**DATA EXTRACT**:
····················
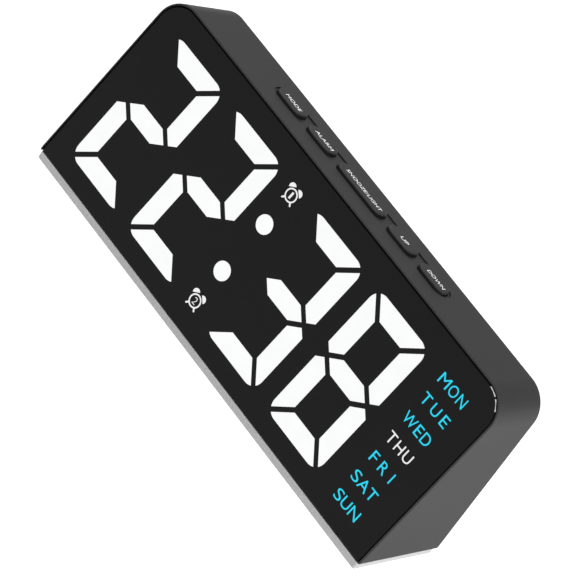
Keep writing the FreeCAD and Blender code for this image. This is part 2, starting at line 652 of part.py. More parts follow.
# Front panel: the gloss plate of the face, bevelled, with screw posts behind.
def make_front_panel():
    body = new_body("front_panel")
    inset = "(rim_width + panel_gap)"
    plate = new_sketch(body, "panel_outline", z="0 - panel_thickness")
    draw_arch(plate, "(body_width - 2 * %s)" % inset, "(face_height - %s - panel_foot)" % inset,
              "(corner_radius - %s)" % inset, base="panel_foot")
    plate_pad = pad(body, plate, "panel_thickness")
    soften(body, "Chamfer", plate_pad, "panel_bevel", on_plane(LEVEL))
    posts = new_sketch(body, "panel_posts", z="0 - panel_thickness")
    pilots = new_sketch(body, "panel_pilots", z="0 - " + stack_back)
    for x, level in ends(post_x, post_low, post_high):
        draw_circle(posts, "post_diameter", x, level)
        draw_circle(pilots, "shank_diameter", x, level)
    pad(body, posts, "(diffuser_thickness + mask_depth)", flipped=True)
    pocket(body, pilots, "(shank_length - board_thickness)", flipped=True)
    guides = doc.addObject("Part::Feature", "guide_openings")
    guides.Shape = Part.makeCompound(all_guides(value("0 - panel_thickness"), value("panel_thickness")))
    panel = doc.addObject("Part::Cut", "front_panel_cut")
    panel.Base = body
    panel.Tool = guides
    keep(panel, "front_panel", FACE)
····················
**WHAT THE TASK ASKS**: Go through the listing above and restate it word for word.

**THE SOLUTION**:
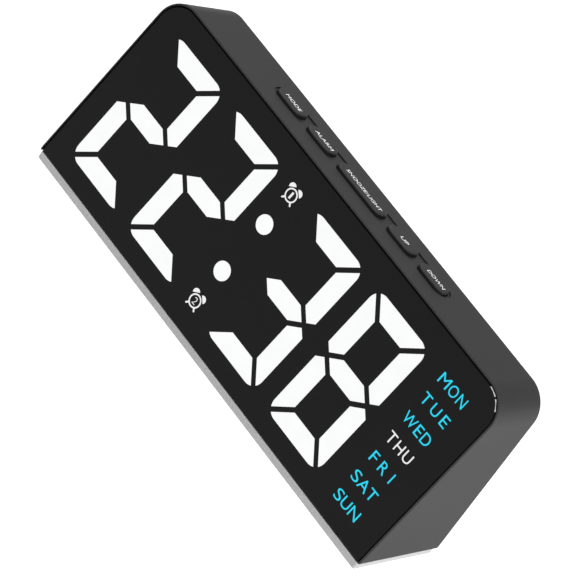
Keep writing the FreeCAD and Blender code for this image. This is part 2, starting at line 652 of part.py. More parts follow.
# Front panel: the gloss plate of the face, bevelled, with screw posts behind.
def make_front_panel():
    body = new_body("front_panel")
    inset = "(rim_width + panel_gap)"
    plate = new_sketch(body, "panel_outline", z="0 - panel_thickness")
    draw_arch(plate, "(body_width - 2 * %s)" % inset, "(face_height - %s - panel_foot)" % inset,
              "(corner_radius - %s)" % inset, base="panel_foot")
    plate_pad = pad(body, plate, "panel_thickness")
    soften(body, "Chamfer", plate_pad, "panel_bevel", on_plane(LEVEL))
    posts = new_sketch(body, "panel_posts", z="0 - panel_thickness")
    pilots = new_sketch(body, "panel_pilots", z="0 - " + stack_back)
    for x, level in ends(post_x, post_low, post_high):
        draw_circle(posts, "post_diameter", x, level)
        draw_circle(pilots, "shank_diameter", x, level)
    pad(body, posts, "(diffuser_thickness + mask_depth)", flipped=True)
    pocket(body, pilots, "(shank_length - board_thickness)", flipped=True)
    guides = doc.addObject("Part::Feature", "guide_openings")
    guides.Shape = Part.makeCompound(all_guides(value("0 - panel_thickness"), value("panel_thickness")))
    panel = doc.addObject("Part::Cut", "front_panel_cut")
    panel.Base = body
    panel.Tool = guides
    keep(panel, "front_panel", FACE)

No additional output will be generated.